Part of Custer State Park is this Pigtail Hwy. which goes through a huge buffalo range. As Thelma was driving, I was watching and looking trying to see any type of wildlife. We were told that we should see herds of animals especially buffalo, and donkey’s. Begging Burros is a name used to refer to the donkeys in Custer State Park. For many years, these donkeys have earned this nickname as they approach various passing cars through the park begging for food. Many people bring food to the park specifically for the purpose of feeding these animals. The park is home to a famous herd of 1500 free roaming bison. Elk, mule deer, white-tailed deer, mountain goats, bighorn sheep, pronghorn, and mountain lions also inhabit the park. Unfortunately I didn’t see anything with 4 legs…very disappointed. The pigtail hwy. is also known as the Needles Hwy. This hwy is 14 miles long, has 5 tunnels and takes about an hour to complete. You can imagine the curves if it takes an hour to drive 14 miles.
Once we were out of the park and back on straight road we were at the entrance to Crazy Horse. There is a controversy between Mount Rushmore and the Native Americans because the United States seized the area from the Lakota tribe after the Great Sioux War of 1876. The monument is being carved out of Thunderhead Mountain on land considered sacred by some Oglala Lakota, between Custer and Hill City, roughly 17 miles from Mount Rushmore. The sculpture’s final dimensions are planned to be 641 feet wide and 563 feet high. The head of Crazy Horse will be 87 feet; by comparison, the heads of the four U.S. Presidents at Mount Rushmore are each 60 feet high. The Crazy Horse monument is intended to be larger than Mount Rushmore.
In 1929, Henry Standing Bear, a Lakota elder, initiated the project to honor Crazy Horse by writing to the sculptor Korczak Ziolkowski, saying in part, “My fellow chiefs and I would like the white man to know that the red man has great heroes, too.” The American sculptor had worked on Mount Rushmore in 1924. Ziolkowski suggested carving the memorial in the Wyoming Tetons where the rock was better for sculpting, but the Sioux leader insisted it be carved in the Black Hills, which are sacred to Lakota culture.

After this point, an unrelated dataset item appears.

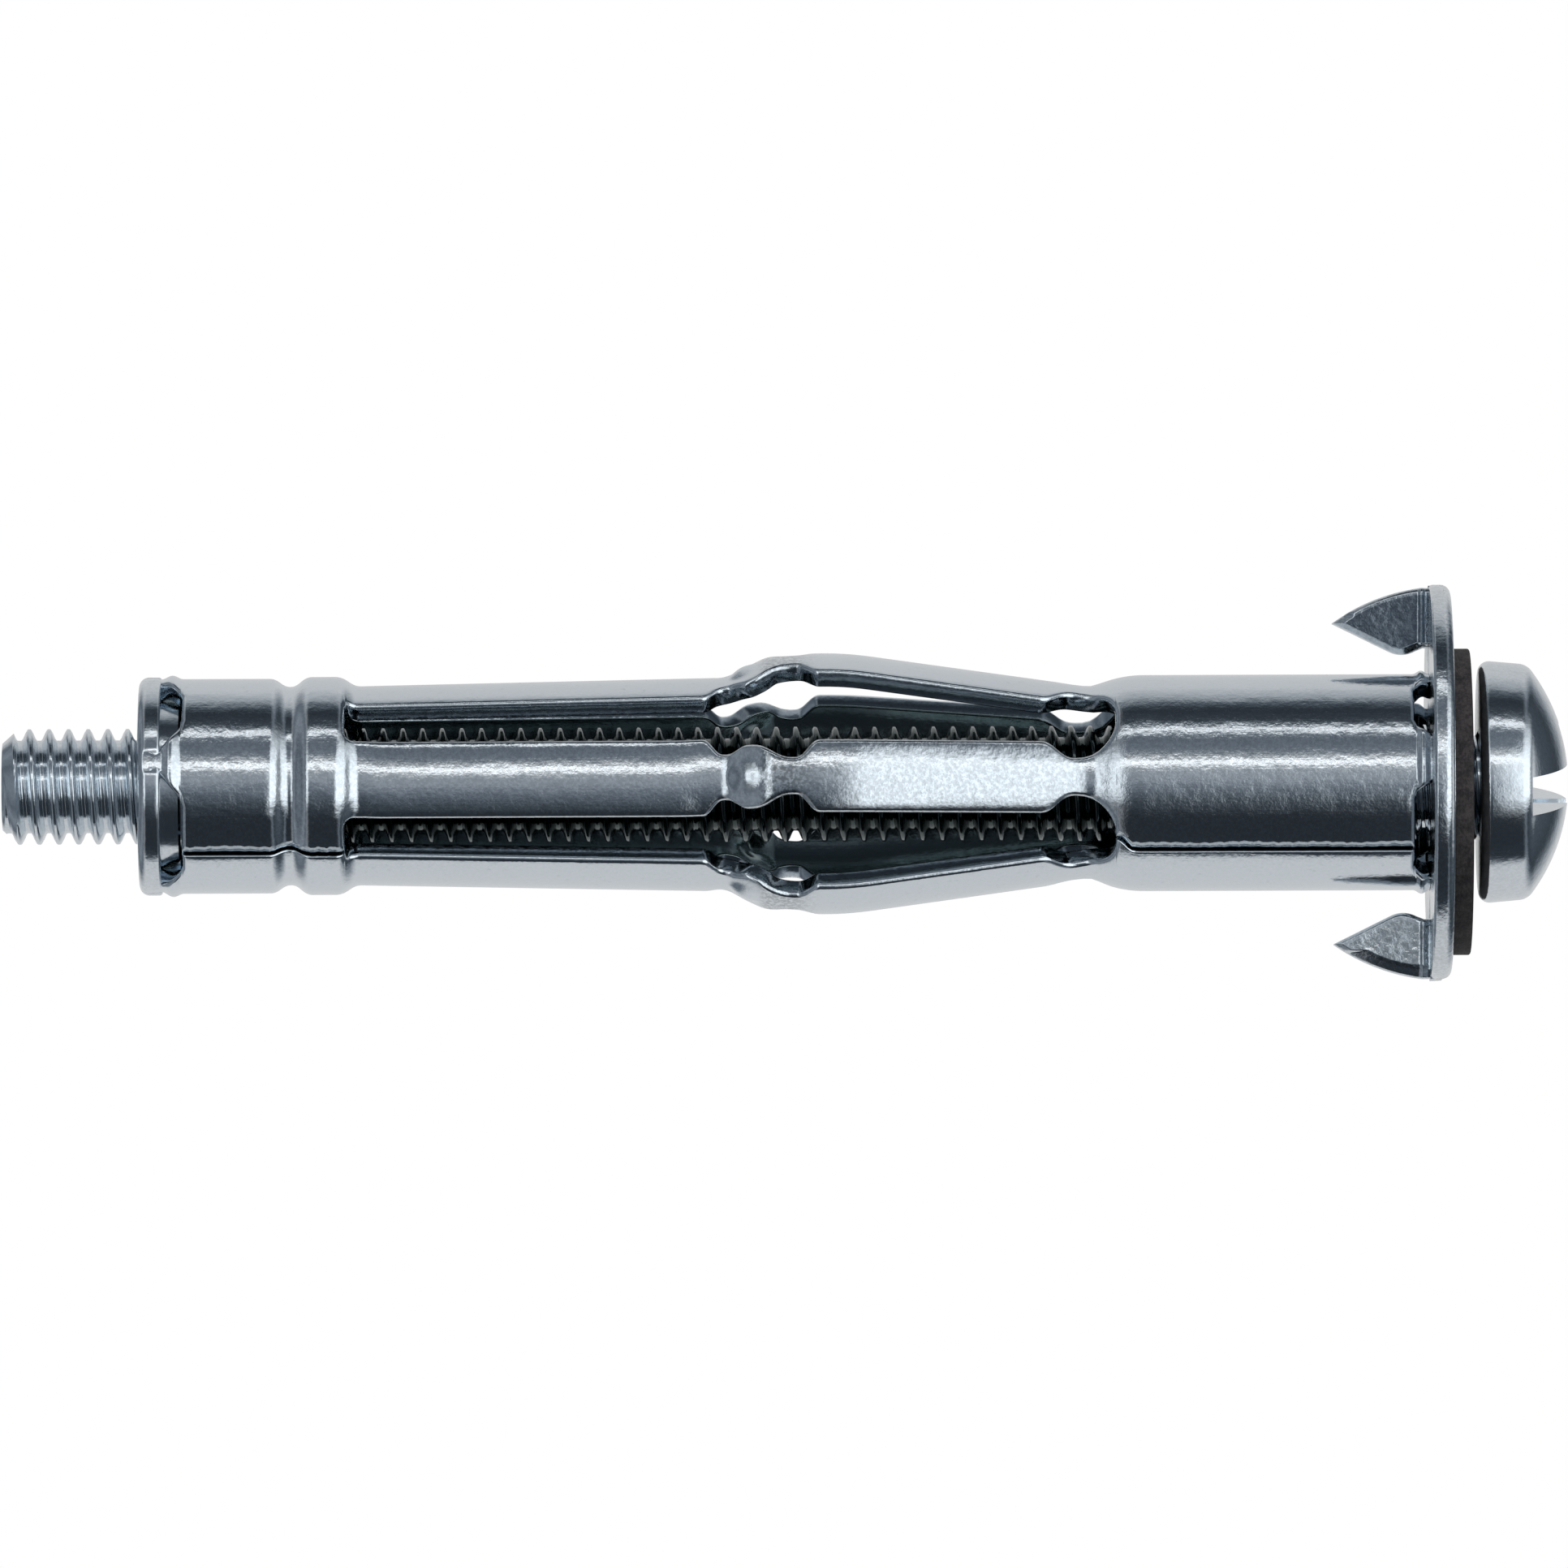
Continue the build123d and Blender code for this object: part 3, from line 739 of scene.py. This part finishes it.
for k in range(5):
    low, high = centres[k] - low_halves[k], centres[k] + high_halves[k]
    if k == 0:
        # On the tube the first arm's columns start clear of the seam.
        low = np.where(x > slot_stop - 1e-6, np.maximum(low, seam_start + seam_lip), low)
        add(seam_start[:, None] + np.degrees(seam_round / outline)[:, None] * steps, -1)
        add(fill(blocks[-1][:, -1], low, across_gap // 2), -1)
    else:
        add(fill(centres[k - 1] + high_halves[k - 1], low, across_gap), -1)
    low_band, high_band = low[:, None] + band(low_halves[k]), high[:, None] - band(high_halves[k])[:, ::-1]
    add(low_band, k)
    add(fill(low_band[:, -1], high_band[:, 0], across_arm), k)
    add(high_band, k)
last_band = seam_end[:, None] - np.degrees(chamfer / outline)[:, None] * np.array([1.15, 1, 0.66, 0.33, 0])
add(fill(centres[4] + high_halves[4], last_band[:, 0], across_gap // 2), -1)
add(last_band, -1)
angle, owners = np.hstack(blocks), np.array(owners)
print("net of", angle.shape[0], "rows and", angle.shape[1], "columns")

# %% The net's radii

radius = np.repeat(outline[:, None], angle.shape[1], axis=1)
middle_of = np.select([owners == k for k in range(5)], [arm_angles[k] for k in range(5)], 0.0)
dimple_x, dimple_radius, dimple_height, dimple_tilt = knee + 1.08, 0.98, 0.22, 0.20
hump_height, rim_lift, arm_lean, leaning_arm = 0.18, 0.05, 0.04, 4
aside = np.radians(angle - middle_of) * radius
off = np.sqrt((x[:, None] - dimple_x) ** 2 + aside**2) / dimple_radius
swollen = np.clip(1 - off**2, 0, 1) ** 1.6 * (owners >= 0)
radius = radius + (dimple_height - dimple_tilt * (x[:, None] - dimple_x)) * swollen


def hump(start, end):
    """A hump between two places along X: the squared cosine, 1 in the middle and level at both ends."""
    share = np.clip((x - (start + end) / 2) / (end - start), -0.5, 0.5)
    return np.cos(pi * share) ** 2


# The sheet rises beside each window, where the punch pushed it out, and the tongues lie on the nut's rim.
humps = hump(rim_face, collar_start) + hump(tube_end, wall_face)
radius = radius + hump_height * humps[:, None] * (owners >= 0)
radius = radius + rim_lift * (x < rim_face)[:, None]

# The long stretch of the front arm leans a little, as the rolls left it.
leaning = ease((x - step_end - 0.3) / 1.0) * (1 - ease((x - knee + 2.2) / 1.0))
radius = radius + arm_lean * aside * (leaning[:, None] * (owners == leaning_arm))

# Faces of the gaps are left out where the sheet is pierced.
pierced = arm_rows | tongue_rows | tab_rows
at_foot = (tongue_rows[:-1] & ~tongue_rows[1:]) | (~tab_rows[:-1] & tab_rows[1:])
open_rows = (pierced[:-1] & pierced[1:]) | at_foot
same_arm = (owners[:-1] == owners[1:]) & (owners[:-1] >= 0)
outside = faces_of(*angle.shape, ~open_rows[:, None] | same_arm[None, :])
print(len(outside), "faces on the sleeve's outside")

# %% Thickness and rounded edges

# The inside lies one sheet below the outside, straight below it in the collar and square to it elsewhere.
chamfer_slope = 0.42
leans_from = ease((x - (step_end + 0.1)) / 0.6) * (x < tube_end - 0.3)
lean = np.gradient(radius, x, axis=0) * leans_from[:, None]
square = np.sqrt(1 + lean**2)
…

After making models, Ziolkowski started blasting for the monument in 1948. Ziolkowski died in 1982. Sixteen years later in 1998, the face of Crazy Horse was completed and dedicated. The entire complex is owned by the Crazy Horse Memorial Foundation. Ziolkowski’s wife Ruth and seven of their ten children work at the memorial on a regular basis. Their daughter Monique Ziolkowski, a sculptor, has modified some of her father’s plans to make the sculpture work better. The foundation commissioned reports from two engineering firms in 2009 to help guide completion of the project.
Since I had never been here I wanted to see it. As we approached the guard station they ask for a fee of $10 per person. The carving is right in front of you and can be seen from the road. Thelma had been here many years before and said it appears like there is no change. Since we could see it from the road, we told the guard we were just going to turn around and leave, The guard informed us that they had done some blasting today, and changes can be seen from inside. I still wasn’t interested. As we were leaving, we stopped to take a photo. Doing the same thing was a gal from Pennsylvania who said she had been here in the 70’s and according to her there has been no change. I’m guessing this is going to be a long project, and one that we may never seen completed.
Our site seeing for the day was done. Now it was time to go get some dinner. As recommended by a friend of Thelma’s we headed to the State Game Lodge. The place was packed…even tour buses were here…food has to be good, right?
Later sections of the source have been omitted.